Emily Ahn and Sara Ng receive Excellence in Linguistic Research Awards

Submitted by Joyce L. Parvi on

Congratulations to Emily Ahn and Sara Ng on receiving Excellence in Linguistic Research Fellowships to fund their dissertation research.

Emily Ahn’s  research contributes to the fields of phonetic and phonological typology, as well as to the development of technologies that will serve diverse languages and communities. More specifically, Emily seeks to improve automated tools that align sound units with the speech signal. She  plans to extend her second Generals Paper research, which centered on evaluating the temporal quality of phoneme alignments given phonological constraints,  to assess how the pronunciation (or phonetic) variation of phonemes affect the system’s output, and to propose solutions to deal with these types of “linguistic variation” outliers. This line of research dives into the phonetics-phonology interface and asks the question: What is a good representation of a speech unit that is faithful to the acoustics yet generalizable across languages? Answers to these questions will not only further the field of Linguistic science, but also better inform the technologies that serve diverse communities.

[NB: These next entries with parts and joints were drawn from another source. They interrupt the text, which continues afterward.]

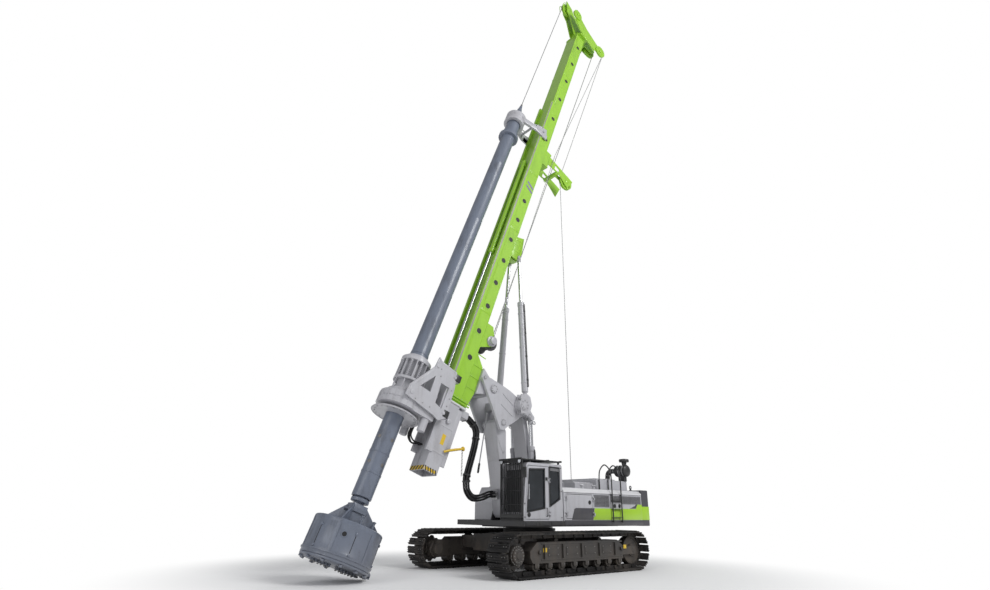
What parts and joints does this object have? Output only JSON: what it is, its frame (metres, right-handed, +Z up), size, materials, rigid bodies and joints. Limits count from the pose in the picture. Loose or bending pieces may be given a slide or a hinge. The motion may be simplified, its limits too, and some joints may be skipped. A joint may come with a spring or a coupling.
{
  "type": "rotary piling rig",
  "caption": "Crawler-mounted rotary piling rig with a parallelogram boom linkage, leaning box mast, crowd carriage with rotary drive, telescoping kelly bar and drilling bucket.",
  "frame": {"origin": "middle of the bounding box at ground level", "axes": "+X forward past the bucket, +Y to the cab side, +Z up"},
  "size_m": [12.1102, 4.5, 24.9641],
  "materials": {
    "track_steel": "matt",
    "undercarriage_paint": "satin",
    "frame_paint": "satin",
    "counterweight_paint": "satin",
    "grey_paint": "gloss",
    "green_paint": "gloss",
    "kelly_steel": "satin",
    "hose_rubber": "matt",
    "chrome_rod": "polished",
    "window_glass": "polished"
  },
  "bodies": {
    "undercarriage": {"carbody": "undercarriage_paint"},
    "track_unit_left": {"track_left": "track_steel", "track_frame_left": "undercarriage_paint", "travel_drive_left": "undercarriage_paint"},
    "track_unit_right": {"track_right": "track_steel", "track_frame_right": "undercarriage_paint", "travel_drive_right": "undercarriage_paint"},
    "upper": {"turntable_frame": "frame_paint", "counterweight": "counterweight_paint", "engine_hood": "grey_paint", "engine_block": "frame_paint", "cab_shell": "grey_paint", "cab_windscreen": "window_glass", "cab_guard": "frame_paint", "cab_interior": "frame_paint", "right_cabinet": "counterweight_paint", "air_cleaner": "frame_paint", "handrails": "frame_paint"},
    "cab_door": {"cab_door": "grey_paint", "cab_door_glass": "window_glass"},
    "service_door_left": {"service_door_left": "grey_paint"},
    "louvre_door_left": {"louvre_door_left": "grey_paint"},
    "service_door_right": {"service_door_right": "grey_paint"},
    "louvre_door_right": {"louvre_door_right": "grey_paint"},
    "boom": {"boom": "grey_paint", "hose_bundle_lower": "hose_rubber"},
    "support_link": {"support_link": "grey_paint"},
    "luffing_barrels": {"luffing_barrel_left": "grey_paint", "luffing_barrel_right": "grey_paint"},
    "luffing_rods": {"luffing_rod_left": "chrome_rod", "luffing_rod_right": "chrome_rod"},
    "triangle": {"triangle_frame": "grey_paint", "hose_bundle_upper": "hose_rubber"},
    "mast_barrels": {"mast_cylinder_barrel_left": "grey_paint", "mast_cylinder_barrel_right": "grey_paint"},
    "mast_rod_left": {"mast_cylinder_rod_left": "chrome_rod"},
    "mast_rod_right": {"mast_cylinder_rod_right": "chrome_rod"},
    "mast": {"mast_support": "grey_paint", "mast": "green_paint", "lower_mast": "grey_paint", "mast_head": "green_paint", "auxiliary_frame": "green_paint", "winch_frame": "green_paint", "crowd_barrel": "green_paint"},
    "front_sheave": {"front_sheave": "frame_paint"},
    "rear_sheave": {"rear_sheave": "frame_paint"},
    "auxiliary_sheave": {"auxiliary_sheave": "frame_paint"},
    "winch_drum": {"winch_drum": "frame_paint"},
    "carriage": {"carriage": "grey_paint", "rotary_gearbox": "grey_paint", "crowd_rod": "chrome_rod", "drive_hoses": "hose_rubber"},
    "drive_sleeve": {"drive_sleeve": "grey_paint"},
    "kelly_guide": {"kelly_guide": "grey_paint"},
    "kelly_outer": {"kelly_outer": "kelly_steel"},
    "kelly_inner": {"kelly_inner": "kelly_steel", "bucket": "kelly_steel"},
    "bucket_gate": {"bucket_gate": "kelly_steel"}
  },
  "joints": [
    {"name": "track_extend_left", "type": "slide", "parent": "undercarriage", "child": "track_unit_left", "axis": [0, 1, 0], "range_m": [-0.5, 0]},
    {"name": "track_extend_right", "type": "slide", "parent": "undercarriage", "child": "track_unit_right", "axis": [0, -1, 0], "range_m": [-0.5, 0]},
    {"name": "slewing", "type": "hinge", "parent": "undercarriage", "child": "upper", "pos_m": [-1.05421, 0, 1.125], "axis": [0, 0, 1], "continuous": true},
    {"name": "cab_door_hinge", "type": "hinge", "parent": "upper", "child": "cab_door", "pos_m": [-0.41821, 1.522, 2], "axis": [0, 0, 1], "range_deg": [0, 90]},
    {"name": "service_door_left_hinge", "type": "hinge", "parent": "upper", "child": "service_door_left", "pos_m": [-1.13421, 1.522, 1.745], "axis": [0, 0, -1], "range_deg": [0, 100]},
    {"name": "louvre_door_left_hinge", "type": "hinge", "parent": "upper", "child": "louvre_door_left", "pos_m": [-2.35421, 1.522, 1.745], "axis": [0, 0, -1], "range_deg": [0, 100]},
    {"name": "service_door_right_hinge", "type": "hinge", "parent": "upper", "child": "service_door_right", "pos_m": [-1.13421, -1.522, 1.745], "axis": [0, 0, 1], "range_deg": [0, 100]},
    {"name": "louvre_door_right_hinge", "type": "hinge", "parent": "upper", "child": "louvre_door_right", "pos_m": [-2.35421, -1.522, 1.745], "axis": [0, 0, 1], "range_deg": [0, 100]},
    {"name": "boom_luffing", "type": "hinge", "parent": "upper", "child": "boom", "pos_m": [0.00579, 0, 1.55], "axis": [0, 1, 0], "range_deg": [-5, 65], "deforming": ["hose_bundle_lower", "hose_bundle_upper"]},
    {"name": "support_link_hinge", "type": "hinge", "parent": "upper", "child": "support_link", "pos_m": [-1.08421, 0, 1.845], "axis": [0, 1, 0], "range_deg": [-5, 65]},
    {"name": "luffing_cylinder_hinge", "type": "hinge", "parent": "upper", "child": "luffing_barrels", "pos_m": [-0.85421, 0, 1.7], "axis": [0, 1, 0], "range_deg": [-5.38, 67.61]},
    {"name": "luffing_cylinder_stroke", "type": "slide", "parent": "luffing_barrels", "child": "luffing_rods", "axis": [0.0379, 0, 0.9993], "range_m": [-0.3772, 0.0336]},
    {"name": "triangle_hinge", "type": "hinge", "parent": "boom", "child": "triangle", "pos_m": [0.46579, 0, 4.095], "axis": [0, 1, 0], "range_deg": [-65, 5], "deforming": ["hose_bundle_lower", "hose_bundle_upper"]},
    {"name": "mast_raising", "type": "hinge", "parent": "triangle", "child": "mast", "pos_m": [0.86279, 0, 5.055], "axis": [0, 1, 0], "range_deg": [-69.8, 25.2], "deforming": ["hose_bundle_upper", "hose_bundle_lower"]},
    {"name": "mast_cylinder_hinge", "type": "hinge", "parent": "triangle", "child": "mast_barrels", "pos_m": [-0.33421, 0, 4.937], "axis": [0, 1, 0], "range_deg": [-75.33, 27.32]},
    {"name": "mast_cylinder_left_stroke", "type": "slide", "parent": "mast_barrels", "child": "mast_rod_left", "axis": [-0.0249, -0.0798, 0.9965], "range_m": [-1.194, 0.4343]},
    {"name": "mast_cylinder_right_stroke", "type": "slide", "parent": "mast_barrels", "child": "mast_rod_right", "axis": [-0.0249, 0.0798, 0.9965], "range_m": [-1.194, 0.4343]},
    {"name": "front_sheave_turn", "type": "hinge", "parent": "mast", "child": "front_sheave", "pos_m": [-4.01215, 0, 24.51672], "axis": [0, 1, 0], "continuous": true},
    {"name": "rear_sheave_turn", "type": "hinge", "parent": "mast", "child": "rear_sheave", "pos_m": [-5.48407, 0, 22.89897], "axis": [0, 1, 0], "continuous": true},
    {"name": "auxiliary_sheave_turn", "type": "hinge", "parent": "mast", "child": "auxiliary_sheave", "pos_m": [-3.03139, 0, 14.14761], "axis": [0, 1, 0], "continuous": true},
    {"name": "winch_turn", "type": "hinge", "parent": "mast", "child": "winch_drum", "pos_m": [0.84612, 0, 6.59177], "axis": [0, 1, 0], "continuous": true},
    {"name": "crowd_slide", "type": "slide", "parent": "mast", "child": "carriage", "axis": [-0.3453, 0, 0.9385], "range_m": [-0.6, 3.8], "deforming": ["drive_hoses"]},
    {"name": "kelly_guide_slide", "type": "slide", "parent": "mast", "child": "kelly_guide", "axis": [-0.3453, 0, 0.9385], "range_m": [-6, 1.6]},
    {"name": "kelly_turn", "type": "hinge", "parent": "kelly_guide", "child": "kelly_outer", "pos_m": [1.16086, 0, 11.47052], "axis": [-0.3453, 0, 0.9385], "continuous": true},
    {"name": "drive_sleeve_turn", "type": "hinge", "parent": "carriage", "child": "drive_sleeve", "pos_m": [3.75059, 0, 4.43182], "axis": [-0.3453, 0, 0.9385], "continuous": true},
    {"name": "kelly_telescope", "type": "slide", "parent": "kelly_outer", "child": "kelly_inner", "axis": [-0.3453, 0, 0.9385], "range_m": [-6, 0]},
    {"name": "bucket_gate_hinge", "type": "hinge", "parent": "kelly_inner", "child": "bucket_gate", "pos_m": [4.41468, 0, 0.07836], "axis": [0, 1, 0], "range_deg": [0, 95]}
  ],
  "couplings": [
    {"joint": "support_link_hinge", "follows": "boom_luffing", "ratio": 1},
    {"joint": "luffing_cylinder_hinge", "follows": "boom_luffing", "ratio": 1.0371},
    {"joint": "luffing_cylinder_stroke", "follows": "boom_luffing", "m_per_rad": -0.328},
    {"joint": "triangle_hinge", "follows": "boom_luffing", "ratio": -1},
    {"joint": "mast_cylinder_hinge", "follows": "mast_raising", "ratio": 1.0764},
    {"joint": "mast_cylinder_left_stroke", "follows": "mast_raising", "m_per_rad": 0.976},
    {"joint": "mast_cylinder_right_stroke", "follows": "mast_raising", "m_per_rad": 0.976},
    {"joint": "drive_sleeve_turn", "follows": "kelly_turn", "ratio": 1}
  ]
}
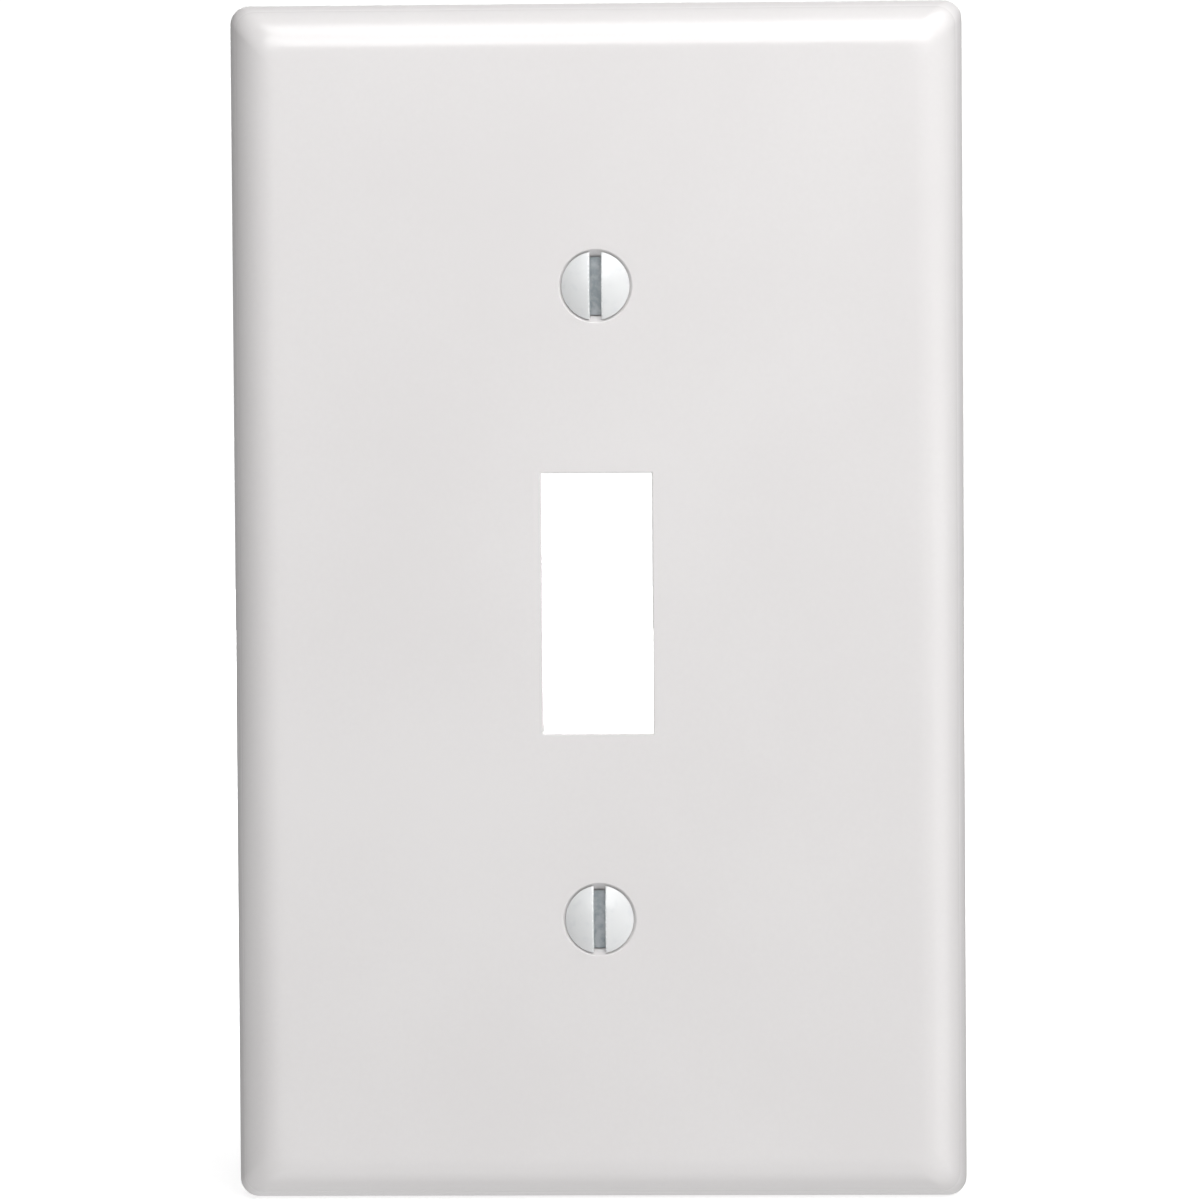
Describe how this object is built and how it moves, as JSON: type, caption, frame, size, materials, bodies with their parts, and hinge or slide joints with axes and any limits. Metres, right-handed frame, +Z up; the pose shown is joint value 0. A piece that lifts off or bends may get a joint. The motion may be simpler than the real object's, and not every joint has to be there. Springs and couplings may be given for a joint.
{
  "type": "wall plate cover",
  "caption": "Upright rectangular switch cover plate with softly rounded edges, an upright toggle opening at its centre, and slotted oval-head screws countersunk above and below it.",
  "frame": {"origin": "centre of the toggle opening, in the wall plane that the plate's rim rests on", "axes": "+Z up along the plate's height, +X along its width, +Y from the front towards the wall; the front faces -Y"},
  "size_m": [0.0698, 0.0137, 0.1142],
  "materials": {
    "moulded_plastic": "smooth white thermoset moulding with a soft gloss",
    "screw_paint": "steel with a glossy white paint, bare at the thread"
  },
  "bodies": {
    "plate": {"cover_plate": "moulded_plastic"},
    "upper_screw": {"upper_screw": "screw_paint"},
    "lower_screw": {"lower_screw": "screw_paint"}
  },
  "joints": [
    {"name": "upper_screw_turn", "type": "hinge", "parent": "plate", "child": "upper_screw", "pos_m": [0, -0.0056, 0.03016], "axis": [0, -1, 0], "continuous": true},
    {"name": "lower_screw_turn", "type": "hinge", "parent": "plate", "child": "lower_screw", "pos_m": [0, -0.0056, -0.03016], "axis": [0, -1, 0], "continuous": true}
  ]
}
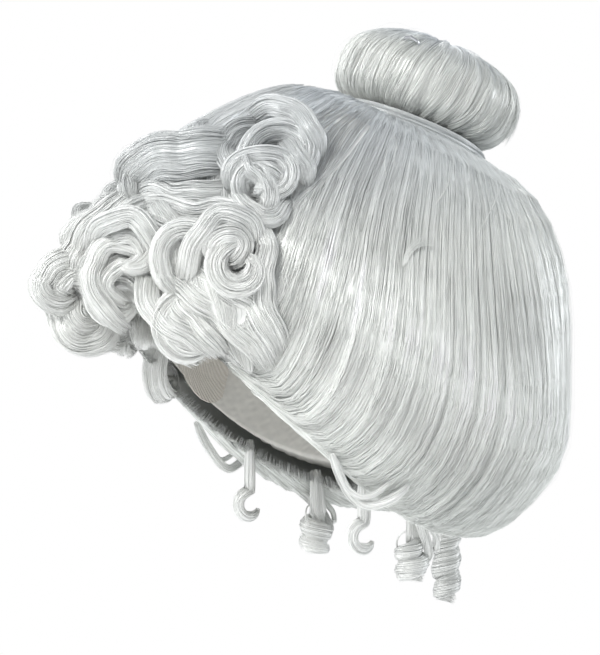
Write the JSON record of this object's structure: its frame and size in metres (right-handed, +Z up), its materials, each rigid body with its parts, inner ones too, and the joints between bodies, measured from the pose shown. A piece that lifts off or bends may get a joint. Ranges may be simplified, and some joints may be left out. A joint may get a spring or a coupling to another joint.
{
  "type": "costume wig",
  "caption": "Swept-up costume wig: hair rolled over pads to a topknot, loose curls over the forehead, ringlets at the nape, and a wefted adjustable cap inside.",
  "frame": {"origin": "the point of the cap's lining that rests on the crown of the head", "axes": "+Z up, -Y towards the face, +X towards the wearer's left"},
  "size_m": [0.2352, 0.2911, 0.3173],
  "materials": {
    "hair": "silver-white synthetic hair fibre, soft sheen",
    "topknot_hair": "silver-white synthetic hair fibre, soft sheen",
    "curl_hair": "white synthetic hair fibre, soft sheen",
    "padding": "crimped crepe-hair padding, matte",
    "cap_fabric": "knitted cap net, matte",
    "weft": "stitched weft tape, matte",
    "elastic": "ribbed elastic tape, matte",
    "tape_patch": "smooth polyurethane film",
    "hook_plastic": "moulded, glossy",
    "pin_metal": "plated wire, glossy"
  },
  "bodies": {
    "wig": {"crown_patch": "cap_fabric", "front_band": "cap_fabric", "side_band_left": "cap_fabric", "side_band_right": "cap_fabric", "nape_band": "cap_fabric", "cap_rib_1": "elastic", "cap_rib_2": "elastic", "cap_rib_3": "elastic", "cap_rib_4": "elastic", "cap_rib_5": "elastic", "weft_row_1": "weft", "weft_row_2": "weft", "weft_row_3": "weft", "weft_row_4": "weft", "front_tape_tab": "tape_patch", "adjuster_loops": "elastic", "pad_front": "padding", "pad_left": "padding", "pad_back": "padding", "pad_right": "padding", "hair_front": "hair", "hair_left": "hair", "hair_back": "hair", "hair_right": "hair", "hair_gather": "hair", "topknot_hair": "topknot_hair", "topknot_core": "padding", "topknot_elastic": "elastic", "front_curl_01": "curl_hair", "front_curl_02": "curl_hair", "front_curl_03": "curl_hair", "front_curl_04": "curl_hair", "front_curl_05": "curl_hair", "front_curl_06": "curl_hair", "front_curl_07": "curl_hair", "front_curl_08": "curl_hair", "front_curl_09": "curl_hair", "front_curl_10": "curl_hair", "front_curl_11": "curl_hair", "front_curl_12": "curl_hair", "front_curl_13": "curl_hair", "front_curl_14": "curl_hair", "front_curl_15": "curl_hair", "front_curl_16": "curl_hair", "front_curl_17": "curl_hair", "front_curl_18": "curl_hair", "front_curl_19": "curl_hair"},
    "ear_tab_left": {"ear_tab_left": "cap_fabric"},
    "ear_tab_right": {"ear_tab_right": "cap_fabric"},
    "adjuster_left": {"adjuster_strap_left": "elastic", "adjuster_hook_left": "hook_plastic"},
    "adjuster_right": {"adjuster_strap_right": "elastic", "adjuster_hook_right": "hook_plastic"},
    "hairpin_1": {"hairpin_1": "pin_metal"},
    "hairpin_2": {"hairpin_2": "pin_metal"},
    "nape_ringlet_back": {"nape_ringlet_back": "curl_hair"},
    "nape_ringlet_left": {"nape_ringlet_left": "curl_hair"},
    "nape_ringlet_right": {"nape_ringlet_right": "curl_hair"},
    "ear_ringlet_left": {"ear_ringlet_left": "curl_hair"},
    "ear_ringlet_right": {"ear_ringlet_right": "curl_hair"}
  },
  "joints": [
    {"name": "ear_tab_left_fold", "type": "hinge", "parent": "wig", "child": "ear_tab_left", "pos_m": [0.0718, -0.0277, -0.0981], "axis": [0.1938, 0.805, -0.5607], "range_deg": [-3, 20], "stiffness_Nm_per_rad": 0.002},
    {"name": "ear_tab_right_fold", "type": "hinge", "parent": "wig", "child": "ear_tab_right", "pos_m": [-0.0718, -0.0277, -0.0981], "axis": [0.1938, -0.805, 0.5607], "range_deg": [-3, 20], "stiffness_Nm_per_rad": 0.002},
    {"name": "adjuster_left_travel", "type": "hinge", "parent": "wig", "child": "adjuster_left", "pos_m": [0, 0.03058, -0.16], "axis": [0, 0, 1], "range_deg": [0, 8]},
    {"name": "adjuster_right_travel", "type": "hinge", "parent": "wig", "child": "adjuster_right", "pos_m": [0, 0.03058, -0.16], "axis": [0, 0, 1], "range_deg": [-8, 0]},
    {"name": "hairpin_1_pull", "type": "slide", "parent": "wig", "child": "hairpin_1", "axis": [-0.8365, -0.0109, 0.5478], "range_m": [0, 0.045]},
    {"name": "hairpin_2_pull", "type": "slide", "parent": "wig", "child": "hairpin_2", "axis": [0.6124, -0.3683, 0.6995], "range_m": [0, 0.045]},
    {"name": "nape_ringlet_back_swing", "type": "hinge", "parent": "wig", "child": "nape_ringlet_back", "pos_m": [-0.006, 0.091, -0.183], "axis": [1, 0, 0], "range_deg": [-15, 12]},
    {"name": "nape_ringlet_left_swing", "type": "hinge", "parent": "wig", "child": "nape_ringlet_left", "pos_m": [0.064, 0.038, -0.175], "axis": [1, 0, 0], "range_deg": [-15, 12]},
    {"name": "nape_ringlet_right_swing", "type": "hinge", "parent": "wig", "child": "nape_ringlet_right", "pos_m": [-0.064, 0.038, -0.175], "axis": [1, 0, 0], "range_deg": [-15, 12]},
    {"name": "ear_ringlet_left_swing", "type": "hinge", "parent": "wig", "child": "ear_ringlet_left", "pos_m": [0.078, 0.004, -0.158], "axis": [1, 0, 0], "range_deg": [-12, 12]},
    {"name": "ear_ringlet_right_swing", "type": "hinge", "parent": "wig", "child": "ear_ringlet_right", "pos_m": [-0.078, 0.004, -0.158], "axis": [1, 0, 0], "range_deg": [-12, 12]}
  ]
}
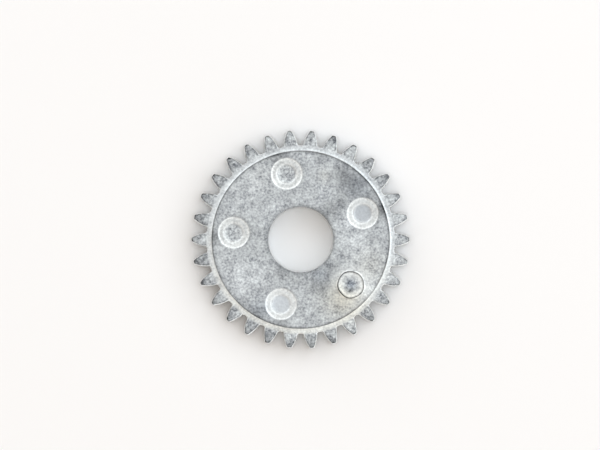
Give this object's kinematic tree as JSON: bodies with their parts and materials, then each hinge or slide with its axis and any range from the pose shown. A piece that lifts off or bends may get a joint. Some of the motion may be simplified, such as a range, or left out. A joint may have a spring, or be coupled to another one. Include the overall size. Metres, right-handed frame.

Sara Ng’s research focuses on  the production and perception of speech sounds, and the application of computational models to these processes. With respect to speech production, she is interested in corpus-based approaches to understanding speakers’ use of suprasegmental features. Her perceptual work focusses on refining the so-called cue profile procedure. The cue profile  is an experimental design that is used to quantify a hearing-impaired listener’s differential use of spectral (e.g. formant frequency) and temporal (e.g. rise time) cues to disambiguate speech sounds, producing a measure called the cue weighting angle. Sara’s dissertation research will bring the cue profile closer to the goal of becoming a clinical diagnostic, by continuing to reduce the number judgments a listener must make as well as more efficiently selecting the stimuli they are exposed to. To accomplish this, she will employ a machine learning technique known as Reinforcement Learning to adapt the cue profile to dynamically select stimuli and employ early termination of the procedure when it is determined that further judgments would produce diminishing returns.